» **What you should do**: Return, word for word, the lines from the line holding "for (const [name, height]" through the line holding "obj.matrix_parent_inverse = Matrix.Identity(4)". Include both end lines and no others.

» **Given material**:
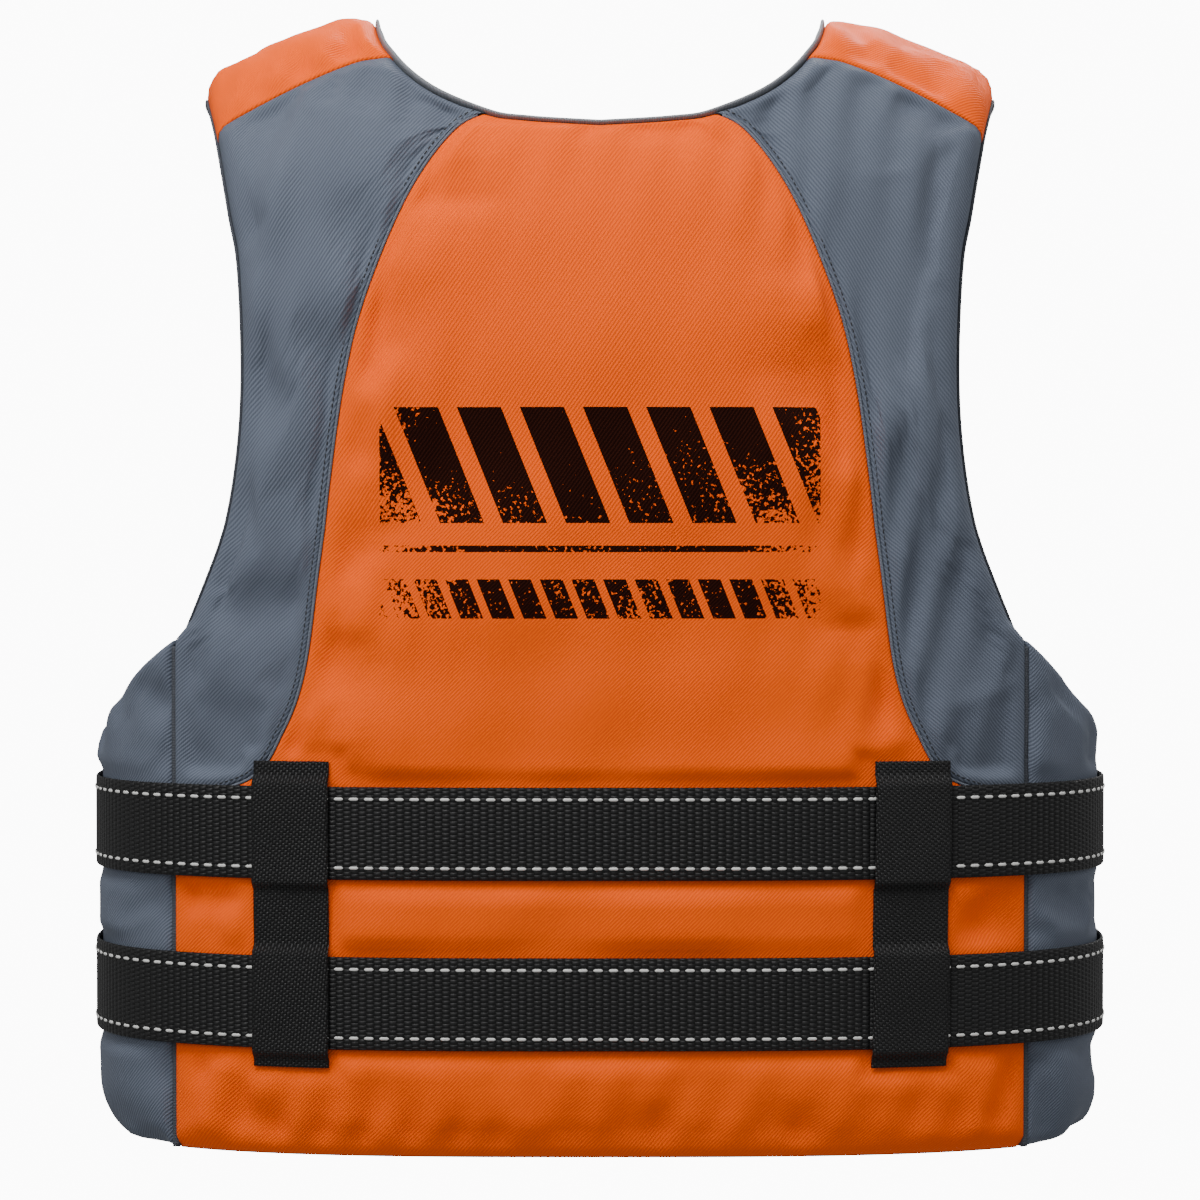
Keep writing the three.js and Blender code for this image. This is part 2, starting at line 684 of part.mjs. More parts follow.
// ================================================================ zip
const teethFront = zipY - teethThickness / 2;
const teethBack = zipY + teethThickness / 2;
const teethOuter = teethHalfGap + teethWidth;
for (const [side, hand] of [[1, "left"], [-1, "right"]]) {
  const xs = [side * (teethOuter + tapeGap), side * (zipEdgeX - 0.6)].sort((a, b) => a - b);
  const tape = block(...xs, zipY - tapeThickness / 2, zipY + tapeThickness / 2, zipBottom, zipTop);
  addPiece(`zip_tape_${hand}`, tape, zipPlastic);
  const teeth = [side * teethHalfGap, side * teethOuter].sort((a, b) => a - b);
  addPiece(`zip_teeth_${hand}`, block(...teeth, teethFront, teethBack, zipBottom, zipTop), zipPlastic);
  const stop = block(...teeth, teethFront, teethBack, zipTop + tapeGap, zipTop + tapeGap + stopLength);
  addPiece(`zip_stop_${hand}`, stop, zipMetal);
}
const boxHalf = teethOuter + 2;
const boxTop = zipBottom - tapeGap;
const zipBox = block(-boxHalf, boxHalf, teethFront - 0.5, teethBack + 0.5, zipBottom - 7, boxTop);
addPiece("zip_box", zipBox, zipMetal);

const sliderTop = zipTop - 2;
const sliderBottom = sliderTop - sliderLength;
const frontPlateInner = teethFront - sliderClear;
const frontPlateOuter = frontPlateInner - sliderPlate;
const backPlateInner = teethBack + sliderClear;
const half = sliderWidth / 2;
const bailY = frontPlateOuter - eyeRadius - eyeWall - eyeClear;
const bailZ = sliderTop - bailBelowTop;
const neckHalf = sliderNeck / 2;
let slider = solid(plate(-half, half, sliderLength / 2, frontPlateOuter, frontPlateInner, 3, 0.4)
  .translate(0, 0, sliderTop - sliderLength / 2));
const backPlate = block(-half, half, backPlateInner, backPlateInner + sliderPlate, sliderBottom, sliderTop);
slider = slider.add(solid(backPlate));
const wedgeFront = frontPlateInner - 1;
const wedge = block(-neckHalf, neckHalf, wedgeFront, backPlateInner + 1, sliderTop - 10, sliderTop - 1);
slider = slider.add(solid(wedge));
for (const side of [1, -1]) {
  const ear = [side * bailHalf, side * (bailHalf + bailEarWidth)].sort((a, b) => a - b);
  slider = slider.add(solid(block(...ear, bailY - bailRadius, frontPlateInner - 1, bailZ - 2, bailZ + 2)));
}
const pin = new THREE.CylinderGeometry(bailRadius, bailRadius, 2 * bailHalf + 1, 10);
slider = slider.add(solid(pin.rotateZ(Math.PI / 2).translate(0, bailY, bailZ)));
addPiece("zip_slider", toGeometry(slider), zipMetal);

let pull = solid(new THREE.CylinderGeometry(eyeRadius + eyeWall, eyeRadius + eyeWall, 2 * bailHalf - 0.8, 14)
  .rotateZ(Math.PI / 2));
pull = pull.add(solid(block(-bailHalf + 0.6, bailHalf - 0.6, -eyeRadius - eyeWall, -0.3, -6, 0)));
pull = pull.subtract(solid(new THREE.CylinderGeometry(eyeRadius, eyeRadius, 10, 14).rotateZ(Math.PI / 2)));
const pullFront = -eyeRadius - eyeWall;
const tagHalf = (pullLength - pullNeck) / 2;
const tag = plate(-pullWidth / 2, pullWidth / 2, tagHalf, pullFront, pullFront + pullThickness, 2, 0.3);
pull = pull.add(solid(tag.translate(0, 0, -pullNeck - tagHalf)));
addPiece("zip_pull", toGeometry(pull), zipMetal).position.set(0, bailY, bailZ);

// ================================================================ buckles
const buckleFront = buckleBack - buckleThickness;
const cavityHalf = buckleHalfHeight - femaleWall;
const webSlotHalf = beltWidth / 2 + 1.5;

function femaleGeometry() {
  let body = solid(plate(femaleStart, femaleEnd, buckleHalfHeight, buckleFront, buckleBack, 7, 1.5));
  const roof = buckleBack - femaleWall;
  const floor = buckleFront + femaleWall;
  const cavityEnd = femaleStart + cavityDepth;
  const cavity = block(femaleStart - 1, cavityEnd, floor, roof, -cavityHalf, cavityHalf);
  body = body.subtract(solid(cavity));
  const windowEnd = femaleStart + windowStart + windowLength;
  for (const side of [1, -1]) {
    const zs = [side * (cavityHalf - 4), side * (buckleHalfHeight + 1)].sort((a, b) => a - b);
    const opening = block(femaleStart + windowStart, windowEnd, buckleFront - 1, buckleBack + 1, ...zs);
    body = body.subtract(solid(opening));
  }
  const slotEnd = femaleEnd - barWidth;
  const slot = block(slotEnd - barSlot, slotEnd, buckleFront - 1, buckleBack + 1, -webSlotHalf, webSlotHalf);
  return toGeometry(body.subtract(solid(slot)));
}

function maleGeometry() {
  const maleEnd = maleStart + maleLength;
  const y0 = buckleY - malePlate / 2;
  const y1 = buckleY + malePlate / 2;
  let frame = solid(plate(maleStart, maleEnd, buckleHalfHeight, y0, y1, 6, 1.2));
  for (const slotStart of [maleStart + barWidth, maleStart + 2 * barWidth + barSlot]) {
    const slot = block(slotStart, slotStart + barSlot, y0 - 1, y1 + 1, -webSlotHalf, webSlotHalf);
    frame = frame.subtract(solid(slot));
  }
  const tongueEnd = maleEnd + tongueLength;
  const tongue = block(maleEnd - 2, tongueEnd, buckleY - 2, buckleY + 2, -tongueHalf, tongueHalf);
  return toGeometry(frame.add(solid(tongue)));
}

// One springy arm with its barbed head, which shows in the side window of the female half.
function prongGeometry(side) {
  const root = maleStart + maleLength + runGap;
  const headStart = femaleStart + windowStart + runGap;
  const headEnd = headStart + windowLength - 2 * runGap - 2;
  const inside = prongRoot - prongThickness / 2;
  const shape = new THREE.Shape();
  shape.moveTo(root, side * inside);
  shape.lineTo(root + prongLength, side * (inside + 1));
  shape.lineTo(headEnd, side * (inside + 3));
  shape.lineTo(headEnd - 5, side * (buckleHalfHeight - 2));
  shape.lineTo(headStart, side * (buckleHalfHeight - 0.5));
  shape.lineTo(headStart, side * (inside + prongThickness + 1));
  shape.lineTo(root, side * (inside + prongThickness));
  shape.closePath();
  const geometry = new THREE.ExtrudeGeometry(shape, { depth: prongHead, bevelEnabled: false });
  return geometry.rotateX(Math.PI / 2).translate(0, buckleY + prongHead / 2, 0);
}

for (const [name, height] of Object.entries(beltHeights)) {
  addPiece(`${name}_buckle_female`, femaleGeometry(), blackPlastic).position.z = height;
  addPiece(`${name}_buckle_male`, maleGeometry(), blackPlastic).position.z = height;
  addPiece(`${name}_prong_top`, prongGeometry(1), blackPlastic).position.z = height;
  addPiece(`${name}_prong_bottom`, prongGeometry(-1), blackPlastic).position.z = height;
  const tailOuter = buckleY - malePlate / 2 - runGap - webbingThickness / 2;
  const tail = [[maleStart + maleThroat + 6, tailOuter], [maleStart - 2, tailOuter],
    [maleStart - 20, tailOuter + 3], [maleStart + maleThroat + 6 - tailLength, tailOuter + 6]];
  addPiece(`${name}_belt_tail`, ribbon(tail, beltWidth, height), blackWebbing);
}

export default vest;
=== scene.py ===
import math

import bmesh
import bpy
import numpy as np
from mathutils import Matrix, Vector


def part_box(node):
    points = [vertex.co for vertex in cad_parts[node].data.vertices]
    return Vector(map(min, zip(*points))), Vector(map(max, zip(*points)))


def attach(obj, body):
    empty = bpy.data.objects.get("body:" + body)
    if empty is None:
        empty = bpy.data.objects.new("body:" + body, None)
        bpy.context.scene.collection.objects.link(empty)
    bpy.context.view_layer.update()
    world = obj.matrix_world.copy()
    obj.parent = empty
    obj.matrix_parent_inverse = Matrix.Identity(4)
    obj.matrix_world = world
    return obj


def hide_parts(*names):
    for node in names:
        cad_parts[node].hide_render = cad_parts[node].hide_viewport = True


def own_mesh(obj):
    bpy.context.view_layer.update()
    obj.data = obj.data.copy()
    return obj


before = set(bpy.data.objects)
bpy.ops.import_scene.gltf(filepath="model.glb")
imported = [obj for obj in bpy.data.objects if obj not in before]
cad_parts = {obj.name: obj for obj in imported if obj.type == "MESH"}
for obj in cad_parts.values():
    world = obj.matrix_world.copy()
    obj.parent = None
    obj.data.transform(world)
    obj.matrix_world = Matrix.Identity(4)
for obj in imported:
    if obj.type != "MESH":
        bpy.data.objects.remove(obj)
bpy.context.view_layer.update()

mm = 0.001

# ------------------------------------------------------------------ studio
# A plain pale floor and backdrop, broad soft lamps overhead and on both sides, and the camera
# behind the vest, a little above its middle.
scene = bpy.context.scene
half_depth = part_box("back_centre_panel")[1][1]
camera_distance = 1.9
camera_height = 0.343
camera_data = bpy.data.cameras.new("camera")
camera_data.sensor_width = 36
camera_data.lens = 106.6
camera_data.dof.use_dof = False
camera = bpy.data.objects.new("camera", camera_data)
camera.location = (0.0, half_depth + camera_distance, camera_height)
camera.rotation_euler = (math.radians(90 - 1.27), 0, math.radians(180))
scene.collection.objects.link(camera)
scene.camera = camera


def linear(code):
    """A colour from its sRGB hex digits: ((c + 0.055) / 1.055) ** 2.4, or c / 12.92 when dark."""
    parts = [int(code[i:i + 2], 16) / 255 for i in (1, 3, 5)]
    return tuple(c / 12.92 if c < 0.04045 else ((c + 0.055) / 1.055) ** 2.4 for c in parts) + (1,)


def add(tree, kind, *values, out=0, **settings):
    """Adds one node, sets it, fills its first inputs with numbers or links, gives an output."""
    made = tree.nodes.new("ShaderNode" + kind)
    named = settings.pop("named", {})
    for key, value in settings.items():
        setattr(made, key, value)
    for key, value in [*enumerate(values), *named.items()]:
        if isinstance(value, bpy.types.NodeSocket):
            tree.links.new(value, made.inputs[key])
        elif value is not None:
            made.inputs[key].default_value = value
    return made.outputs[out]


def new_material(name):
    """An empty material with its output and a principled shader."""
    made = bpy.data.materials.new(name)
    made.use_nodes = True
    tree = made.node_tree
    shader = tree.nodes["Principled BSDF"]
    return made, tree, shader


# The tent is a white paper dome that glows evenly for the camera and casts nothing on the vest.
tent_paper, tree, shader = new_material("studio_paper_white")
shader.inputs["Base Color"].default_value = (0.9, 0.9, 0.9, 1)
shader.inputs["Roughness"].default_value = 1.0
shader.inputs["Emission Color"].default_value = (1, 1, 1, 1)
shader.inputs["Emission Strength"].default_value = 11.0
bpy.ops.mesh.primitive_uv_sphere_add(segments=48, ring_count=24, radius=12, location=(0, 0, 0.3))
tent = bpy.context.object
tent.name = "paper_tent"
tent.data.materials.append(tent_paper)
tent.visible_diffuse = False
tent.visible_glossy = False
tent.visible_transmission = False
tent.visible_shadow = False

world = bpy.data.worlds.new("studio")
world.use_nodes = True
world.node_tree.nodes["Background"].inputs[0].default_value = (1, 1, 1, 1)
world.node_tree.nodes["Background"].inputs[1].default_value = 0.4
scene.world = world
for name, place, size, power in [("key_overhead", (0.45, 1.0, 1.9), 1.1, 40),
                                 ("key_front", (-0.45, -1.2, 1.9), 1.1, 46),
                                 ("fill_left", (1.9, 1.7, 1.2), 1.0, 12),
                                 ("rim_right", (-1.9, 0.2, 1.2), 0.8, 8)]:
    lamp_data = bpy.data.lights.new(name, "AREA")
    lamp_data.size = size
    lamp_data.energy = power
    lamp = bpy.data.objects.new(name, lamp_data)
    lamp.location = place
    aim = Vector((0, 0, 0.35)) - Vector(place)
    lamp.rotation_euler = aim.to_track_quat("-Z", "Y").to_euler()
    scene.collection.objects.link(lamp)

# ------------------------------------------------------------------ back panels
# The orange centre and the two grey side panels share one foam slab. They are sewn edge to edge
# with piping in the seam, and each rolls over the slab at the hem, neck or armhole.

# The vest is cut flat and closed round the body: every outline is a curve in half-width x and
# cloth height h, which runs up the back, over the shoulder ridge and down the front.
half_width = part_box("side_gusset_left")[1][0]
neck_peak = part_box("shoulder_cap_left")[1][2]
roll_start = 340 * mm
roll_length = 330 * mm
ridge = roll_start + roll_length
ridge_flat = 130 * mm
shoulder_drop = 37 * mm
ridge_run = 100 * mm
plan_power = 3
roll_power = 3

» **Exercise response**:
for (const [name, height] of Object.entries(beltHeights)) {
  addPiece(`${name}_buckle_female`, femaleGeometry(), blackPlastic).position.z = height;
  addPiece(`${name}_buckle_male`, maleGeometry(), blackPlastic).position.z = height;
  addPiece(`${name}_prong_top`, prongGeometry(1), blackPlastic).position.z = height;
  addPiece(`${name}_prong_bottom`, prongGeometry(-1), blackPlastic).position.z = height;
  const tailOuter = buckleY - malePlate / 2 - runGap - webbingThickness / 2;
  const tail = [[maleStart + maleThroat + 6, tailOuter], [maleStart - 2, tailOuter],
    [maleStart - 20, tailOuter + 3], [maleStart + maleThroat + 6 - tailLength, tailOuter + 6]];
  addPiece(`${name}_belt_tail`, ribbon(tail, beltWidth, height), blackWebbing);
}

export default vest;
=== scene.py ===
import math

import bmesh
import bpy
import numpy as np
from mathutils import Matrix, Vector


def part_box(node):
    points = [vertex.co for vertex in cad_parts[node].data.vertices]
    return Vector(map(min, zip(*points))), Vector(map(max, zip(*points)))


def attach(obj, body):
    empty = bpy.data.objects.get("body:" + body)
    if empty is None:
        empty = bpy.data.objects.new("body:" + body, None)
        bpy.context.scene.collection.objects.link(empty)
    bpy.context.view_layer.update()
    world = obj.matrix_world.copy()
    obj.parent = empty
    obj.matrix_parent_inverse = Matrix.Identity(4)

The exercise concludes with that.